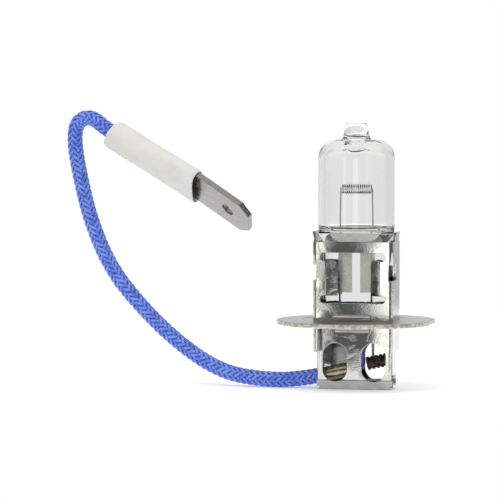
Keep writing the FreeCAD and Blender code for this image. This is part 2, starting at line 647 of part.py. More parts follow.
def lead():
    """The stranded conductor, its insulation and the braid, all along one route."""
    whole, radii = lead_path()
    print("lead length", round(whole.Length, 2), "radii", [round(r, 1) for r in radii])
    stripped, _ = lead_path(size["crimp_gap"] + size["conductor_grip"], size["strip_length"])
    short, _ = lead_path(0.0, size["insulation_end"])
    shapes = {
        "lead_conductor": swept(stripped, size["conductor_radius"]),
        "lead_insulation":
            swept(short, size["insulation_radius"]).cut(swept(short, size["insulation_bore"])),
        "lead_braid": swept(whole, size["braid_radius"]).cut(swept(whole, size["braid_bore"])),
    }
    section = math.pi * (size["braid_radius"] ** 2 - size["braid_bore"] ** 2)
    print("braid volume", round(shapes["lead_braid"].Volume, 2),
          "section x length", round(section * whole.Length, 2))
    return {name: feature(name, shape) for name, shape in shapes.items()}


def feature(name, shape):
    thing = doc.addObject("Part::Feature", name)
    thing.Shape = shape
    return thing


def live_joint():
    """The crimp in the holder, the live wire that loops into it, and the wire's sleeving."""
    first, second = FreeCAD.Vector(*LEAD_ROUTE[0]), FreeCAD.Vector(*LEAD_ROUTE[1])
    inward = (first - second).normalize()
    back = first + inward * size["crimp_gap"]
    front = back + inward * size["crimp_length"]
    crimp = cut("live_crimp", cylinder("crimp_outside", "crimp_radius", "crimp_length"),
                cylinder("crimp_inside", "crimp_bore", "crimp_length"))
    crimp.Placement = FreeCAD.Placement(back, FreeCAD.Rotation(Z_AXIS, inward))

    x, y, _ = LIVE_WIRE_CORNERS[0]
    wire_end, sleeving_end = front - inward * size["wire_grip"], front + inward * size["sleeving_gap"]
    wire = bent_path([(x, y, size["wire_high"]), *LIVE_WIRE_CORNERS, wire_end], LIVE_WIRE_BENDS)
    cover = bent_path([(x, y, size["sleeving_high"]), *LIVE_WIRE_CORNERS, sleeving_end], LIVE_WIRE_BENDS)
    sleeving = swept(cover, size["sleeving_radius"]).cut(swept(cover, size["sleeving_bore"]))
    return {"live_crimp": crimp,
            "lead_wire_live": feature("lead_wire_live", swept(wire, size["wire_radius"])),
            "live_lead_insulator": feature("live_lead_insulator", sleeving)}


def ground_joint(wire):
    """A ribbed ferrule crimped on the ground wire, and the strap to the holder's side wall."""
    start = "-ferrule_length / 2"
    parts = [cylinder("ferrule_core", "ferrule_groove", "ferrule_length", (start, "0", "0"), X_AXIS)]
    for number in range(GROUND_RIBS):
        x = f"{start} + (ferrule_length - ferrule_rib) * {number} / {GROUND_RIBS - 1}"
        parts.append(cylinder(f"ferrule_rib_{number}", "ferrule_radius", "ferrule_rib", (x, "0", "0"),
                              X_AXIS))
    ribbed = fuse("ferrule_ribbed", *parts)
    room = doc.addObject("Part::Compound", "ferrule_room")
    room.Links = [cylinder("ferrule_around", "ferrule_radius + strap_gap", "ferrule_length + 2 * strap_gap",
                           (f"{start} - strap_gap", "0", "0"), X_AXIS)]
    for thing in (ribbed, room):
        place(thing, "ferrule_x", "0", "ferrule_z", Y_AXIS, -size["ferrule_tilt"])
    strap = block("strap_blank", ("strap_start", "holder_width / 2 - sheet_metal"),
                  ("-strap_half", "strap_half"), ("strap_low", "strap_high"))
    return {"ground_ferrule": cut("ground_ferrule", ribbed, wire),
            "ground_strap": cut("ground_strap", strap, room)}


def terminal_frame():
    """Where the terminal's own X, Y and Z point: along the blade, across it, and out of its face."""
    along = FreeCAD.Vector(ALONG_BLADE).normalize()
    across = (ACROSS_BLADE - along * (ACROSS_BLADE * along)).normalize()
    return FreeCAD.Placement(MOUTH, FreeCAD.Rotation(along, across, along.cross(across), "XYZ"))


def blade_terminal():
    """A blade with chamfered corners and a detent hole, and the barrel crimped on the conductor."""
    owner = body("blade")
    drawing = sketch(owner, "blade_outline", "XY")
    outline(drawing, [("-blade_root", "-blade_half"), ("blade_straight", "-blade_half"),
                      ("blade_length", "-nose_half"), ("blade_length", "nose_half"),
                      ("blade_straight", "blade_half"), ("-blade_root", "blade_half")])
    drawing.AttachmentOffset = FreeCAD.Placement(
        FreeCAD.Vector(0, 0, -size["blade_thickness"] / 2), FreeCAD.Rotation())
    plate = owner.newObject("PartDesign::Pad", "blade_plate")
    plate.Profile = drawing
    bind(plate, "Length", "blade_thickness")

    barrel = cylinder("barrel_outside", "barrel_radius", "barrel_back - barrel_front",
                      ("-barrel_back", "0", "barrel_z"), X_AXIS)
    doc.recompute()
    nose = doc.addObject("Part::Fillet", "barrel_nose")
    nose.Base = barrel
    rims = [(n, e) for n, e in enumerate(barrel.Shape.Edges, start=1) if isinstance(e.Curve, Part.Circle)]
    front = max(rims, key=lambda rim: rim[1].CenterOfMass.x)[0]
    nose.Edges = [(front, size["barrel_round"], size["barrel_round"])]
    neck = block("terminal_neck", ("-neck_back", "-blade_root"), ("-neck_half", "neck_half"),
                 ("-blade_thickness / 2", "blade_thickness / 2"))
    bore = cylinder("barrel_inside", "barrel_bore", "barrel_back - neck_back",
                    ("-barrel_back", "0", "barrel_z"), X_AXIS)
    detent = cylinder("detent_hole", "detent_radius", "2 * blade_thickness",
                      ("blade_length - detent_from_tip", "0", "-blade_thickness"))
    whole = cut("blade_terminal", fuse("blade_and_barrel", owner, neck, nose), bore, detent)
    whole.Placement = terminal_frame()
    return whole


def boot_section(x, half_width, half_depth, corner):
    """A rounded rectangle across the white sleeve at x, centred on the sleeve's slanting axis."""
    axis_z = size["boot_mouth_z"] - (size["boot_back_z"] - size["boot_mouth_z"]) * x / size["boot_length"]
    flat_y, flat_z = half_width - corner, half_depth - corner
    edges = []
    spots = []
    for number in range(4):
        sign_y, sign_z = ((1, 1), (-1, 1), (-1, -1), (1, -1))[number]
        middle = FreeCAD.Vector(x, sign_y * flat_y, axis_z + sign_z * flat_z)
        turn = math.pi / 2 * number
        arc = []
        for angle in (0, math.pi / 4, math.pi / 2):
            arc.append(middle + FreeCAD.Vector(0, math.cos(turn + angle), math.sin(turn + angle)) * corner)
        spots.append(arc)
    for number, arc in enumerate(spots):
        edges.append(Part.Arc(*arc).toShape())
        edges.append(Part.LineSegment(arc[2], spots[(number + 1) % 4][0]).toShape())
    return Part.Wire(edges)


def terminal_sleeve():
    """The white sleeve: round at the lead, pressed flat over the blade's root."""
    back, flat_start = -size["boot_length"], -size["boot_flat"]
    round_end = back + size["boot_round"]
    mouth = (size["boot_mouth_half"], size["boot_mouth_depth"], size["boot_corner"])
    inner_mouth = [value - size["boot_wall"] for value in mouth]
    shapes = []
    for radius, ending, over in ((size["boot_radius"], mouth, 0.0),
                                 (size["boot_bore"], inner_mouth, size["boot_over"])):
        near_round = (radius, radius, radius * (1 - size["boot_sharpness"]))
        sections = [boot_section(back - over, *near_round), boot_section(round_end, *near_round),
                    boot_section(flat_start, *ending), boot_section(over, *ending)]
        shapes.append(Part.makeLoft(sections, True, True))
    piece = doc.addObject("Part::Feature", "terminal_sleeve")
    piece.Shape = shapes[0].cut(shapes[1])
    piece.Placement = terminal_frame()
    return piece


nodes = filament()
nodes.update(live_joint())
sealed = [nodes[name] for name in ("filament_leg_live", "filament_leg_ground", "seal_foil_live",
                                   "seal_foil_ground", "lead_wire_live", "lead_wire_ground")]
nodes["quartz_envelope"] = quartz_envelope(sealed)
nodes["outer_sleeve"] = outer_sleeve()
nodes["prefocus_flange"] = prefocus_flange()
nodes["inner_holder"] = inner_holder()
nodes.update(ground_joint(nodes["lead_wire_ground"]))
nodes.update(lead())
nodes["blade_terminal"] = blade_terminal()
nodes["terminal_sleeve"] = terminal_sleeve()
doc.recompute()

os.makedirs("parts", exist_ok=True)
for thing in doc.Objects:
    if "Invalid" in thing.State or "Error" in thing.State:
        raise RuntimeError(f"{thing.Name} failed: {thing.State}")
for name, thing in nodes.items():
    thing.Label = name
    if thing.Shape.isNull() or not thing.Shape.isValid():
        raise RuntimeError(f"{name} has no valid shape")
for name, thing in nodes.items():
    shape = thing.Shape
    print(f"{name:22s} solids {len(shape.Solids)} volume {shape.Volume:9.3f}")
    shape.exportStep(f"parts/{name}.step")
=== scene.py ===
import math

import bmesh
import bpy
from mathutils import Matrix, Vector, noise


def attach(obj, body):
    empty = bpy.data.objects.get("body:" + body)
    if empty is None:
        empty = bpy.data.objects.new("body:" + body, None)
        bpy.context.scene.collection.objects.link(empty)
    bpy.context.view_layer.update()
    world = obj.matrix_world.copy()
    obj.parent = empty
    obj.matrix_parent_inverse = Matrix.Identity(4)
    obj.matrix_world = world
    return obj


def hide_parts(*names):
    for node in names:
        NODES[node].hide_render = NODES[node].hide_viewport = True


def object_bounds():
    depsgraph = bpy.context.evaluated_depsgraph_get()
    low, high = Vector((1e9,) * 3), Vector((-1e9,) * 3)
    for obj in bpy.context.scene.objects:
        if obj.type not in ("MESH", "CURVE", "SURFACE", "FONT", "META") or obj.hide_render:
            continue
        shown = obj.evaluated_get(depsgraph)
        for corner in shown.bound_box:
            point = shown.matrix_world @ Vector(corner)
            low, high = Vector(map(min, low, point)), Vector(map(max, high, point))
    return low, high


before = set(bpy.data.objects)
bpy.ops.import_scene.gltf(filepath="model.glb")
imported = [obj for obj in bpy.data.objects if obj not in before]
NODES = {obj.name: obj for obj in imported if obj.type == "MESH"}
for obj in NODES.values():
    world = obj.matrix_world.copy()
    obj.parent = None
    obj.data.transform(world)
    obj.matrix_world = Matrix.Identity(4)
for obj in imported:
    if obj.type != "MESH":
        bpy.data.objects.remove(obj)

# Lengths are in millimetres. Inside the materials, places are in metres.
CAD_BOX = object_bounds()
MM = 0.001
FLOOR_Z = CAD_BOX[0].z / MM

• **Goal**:
From the opening line of the data above, please print each line as written up to and including the line that contains "return thing", and nothing more.

• **Written solution**:
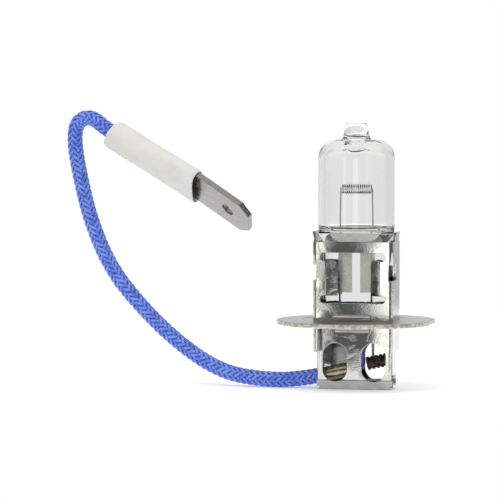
Keep writing the FreeCAD and Blender code for this image. This is part 2, starting at line 647 of part.py. More parts follow.
def lead():
    """The stranded conductor, its insulation and the braid, all along one route."""
    whole, radii = lead_path()
    print("lead length", round(whole.Length, 2), "radii", [round(r, 1) for r in radii])
    stripped, _ = lead_path(size["crimp_gap"] + size["conductor_grip"], size["strip_length"])
    short, _ = lead_path(0.0, size["insulation_end"])
    shapes = {
        "lead_conductor": swept(stripped, size["conductor_radius"]),
        "lead_insulation":
            swept(short, size["insulation_radius"]).cut(swept(short, size["insulation_bore"])),
        "lead_braid": swept(whole, size["braid_radius"]).cut(swept(whole, size["braid_bore"])),
    }
    section = math.pi * (size["braid_radius"] ** 2 - size["braid_bore"] ** 2)
    print("braid volume", round(shapes["lead_braid"].Volume, 2),
          "section x length", round(section * whole.Length, 2))
    return {name: feature(name, shape) for name, shape in shapes.items()}


def feature(name, shape):
    thing = doc.addObject("Part::Feature", name)
    thing.Shape = shape
    return thing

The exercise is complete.